__PROMPT__: Print all of the data exactly as written.

__GIVEN MATERIAL__:
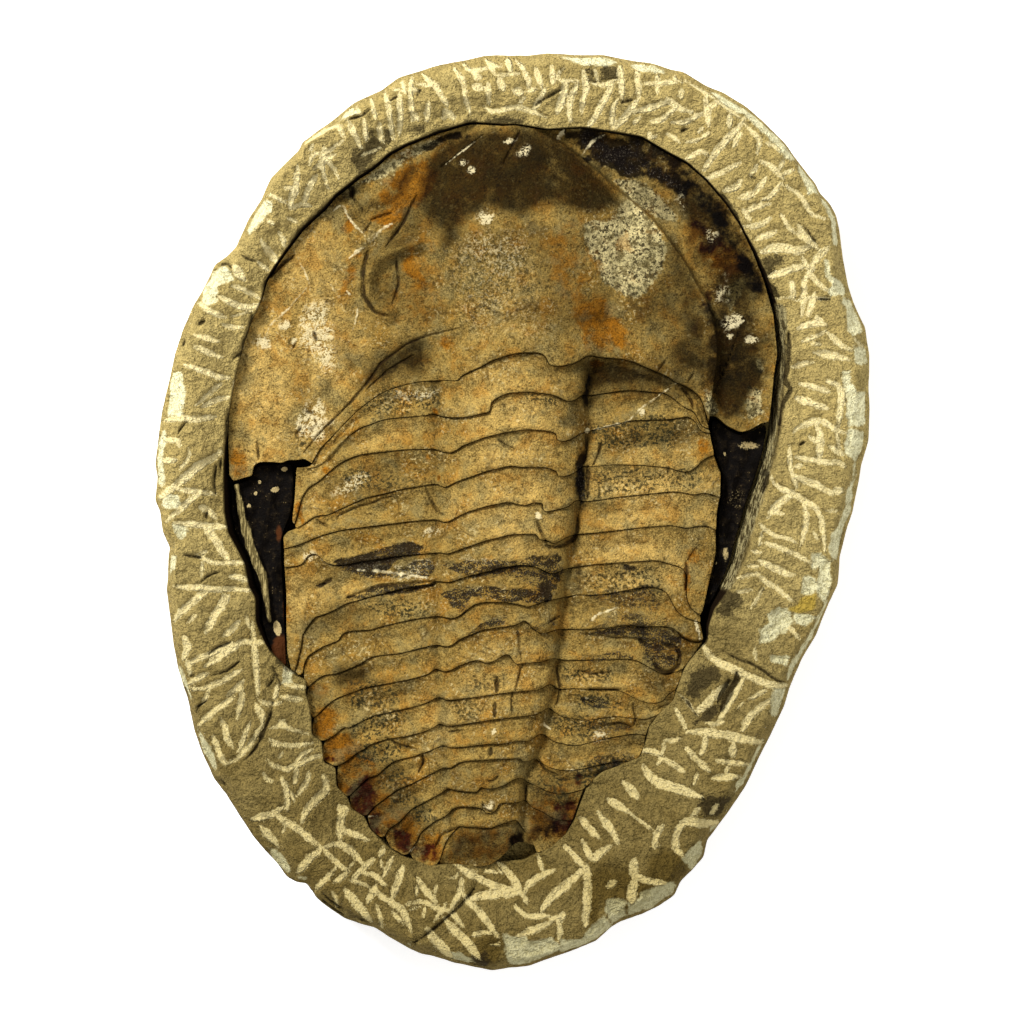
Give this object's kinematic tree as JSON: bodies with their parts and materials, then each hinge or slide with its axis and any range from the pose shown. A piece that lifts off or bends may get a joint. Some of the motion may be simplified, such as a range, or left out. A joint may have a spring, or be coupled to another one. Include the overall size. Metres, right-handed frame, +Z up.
{
  "type": "fossil holmia trilobite",
  "caption": "Large spiny Holmia trilobite lying face up in an oval hand-chiselled stone slab, a fossil to lay on a shelf or table.",
  "frame": {"origin": "centre of the slab's bounding box, on the flat underside of the stone", "axes": "+Y towards the head shield, +Z up out of the face of the slab, +X to the right when looked down on"},
  "size_m": [0.202, 0.26, 0.0378],
  "materials": {
    "limestone": "rough ochre stone, chiselled",
    "shell_tan": "tan to olive mineralised shell, slightly satin",
    "head_tan": "tan and dark olive-brown mineralised shell, slightly satin",
    "spine_black": "black manganese-stained cast",
    "tail_brown": "brown mineralised shell"
  },
  "bodies": {
    "root": {"matrix_slab": "limestone", "cephalon": "head_tan", "genal_spine_left": "spine_black", "genal_spine_right": "spine_black", "thorax_segment_01": "shell_tan", "thorax_segment_02": "shell_tan", "thorax_segment_03": "shell_tan", "thorax_segment_04": "shell_tan", "thorax_segment_05": "shell_tan", "thorax_segment_06": "shell_tan", "thorax_segment_07": "shell_tan", "thorax_segment_08": "shell_tan", "thorax_segment_09": "shell_tan", "thorax_segment_10": "shell_tan", "thorax_segment_11": "shell_tan", "thorax_segment_12": "shell_tan", "thorax_segment_13": "shell_tan", "thorax_segment_14": "shell_tan", "thorax_segment_15": "shell_tan", "thorax_segment_16": "shell_tan", "pygidium": "tail_brown"}
  },
  "joints": []
}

__ANSWER TO THE TASK__:
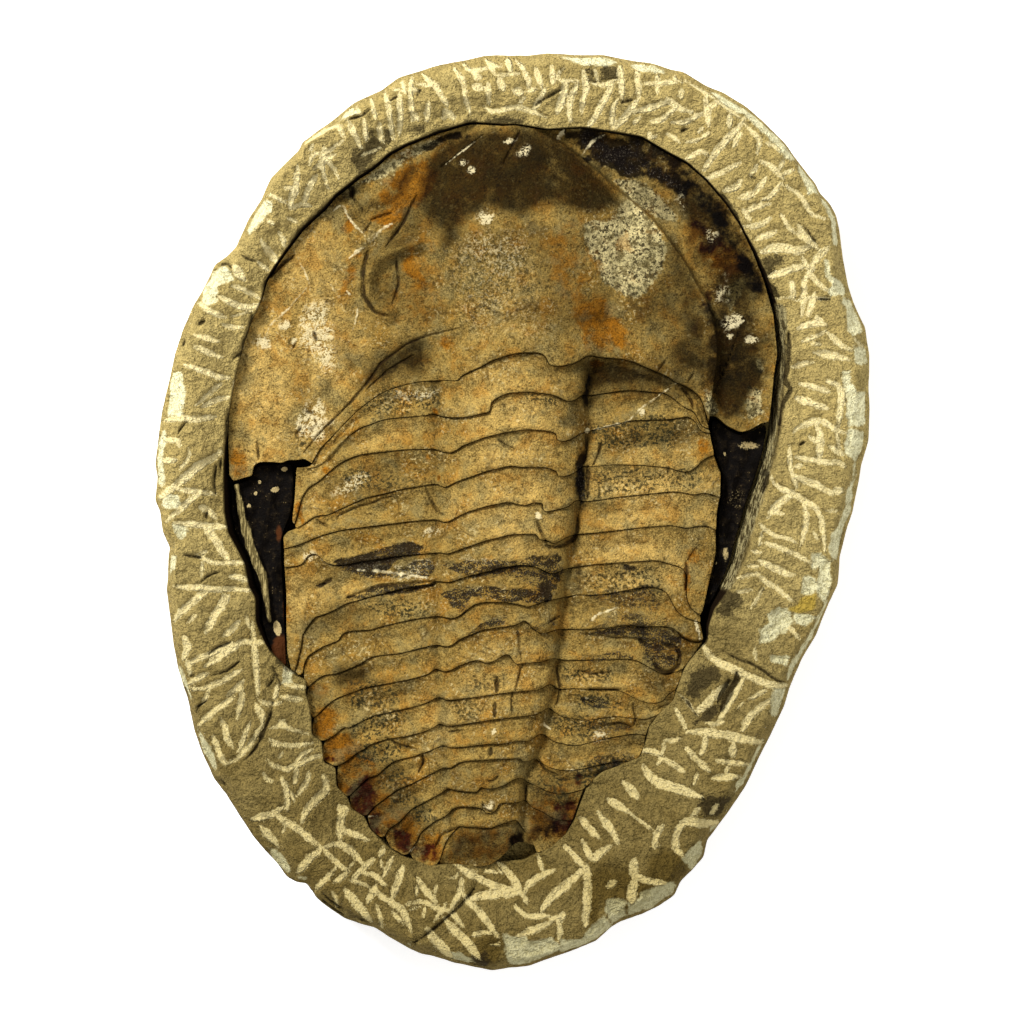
Give this object's kinematic tree as JSON: bodies with their parts and materials, then each hinge or slide with its axis and any range from the pose shown. A piece that lifts off or bends may get a joint. Some of the motion may be simplified, such as a range, or left out. A joint may have a spring, or be coupled to another one. Include the overall size. Metres, right-handed frame, +Z up.
{
  "type": "fossil holmia trilobite",
  "caption": "Large spiny Holmia trilobite lying face up in an oval hand-chiselled stone slab, a fossil to lay on a shelf or table.",
  "frame": {"origin": "centre of the slab's bounding box, on the flat underside of the stone", "axes": "+Y towards the head shield, +Z up out of the face of the slab, +X to the right when looked down on"},
  "size_m": [0.202, 0.26, 0.0378],
  "materials": {
    "limestone": "rough ochre stone, chiselled",
    "shell_tan": "tan to olive mineralised shell, slightly satin",
    "head_tan": "tan and dark olive-brown mineralised shell, slightly satin",
    "spine_black": "black manganese-stained cast",
    "tail_brown": "brown mineralised shell"
  },
  "bodies": {
    "root": {"matrix_slab": "limestone", "cephalon": "head_tan", "genal_spine_left": "spine_black", "genal_spine_right": "spine_black", "thorax_segment_01": "shell_tan", "thorax_segment_02": "shell_tan", "thorax_segment_03": "shell_tan", "thorax_segment_04": "shell_tan", "thorax_segment_05": "shell_tan", "thorax_segment_06": "shell_tan", "thorax_segment_07": "shell_tan", "thorax_segment_08": "shell_tan", "thorax_segment_09": "shell_tan", "thorax_segment_10": "shell_tan", "thorax_segment_11": "shell_tan", "thorax_segment_12": "shell_tan", "thorax_segment_13": "shell_tan", "thorax_segment_14": "shell_tan", "thorax_segment_15": "shell_tan", "thorax_segment_16": "shell_tan", "pygidium": "tail_brown"}
  },
  "joints": []
}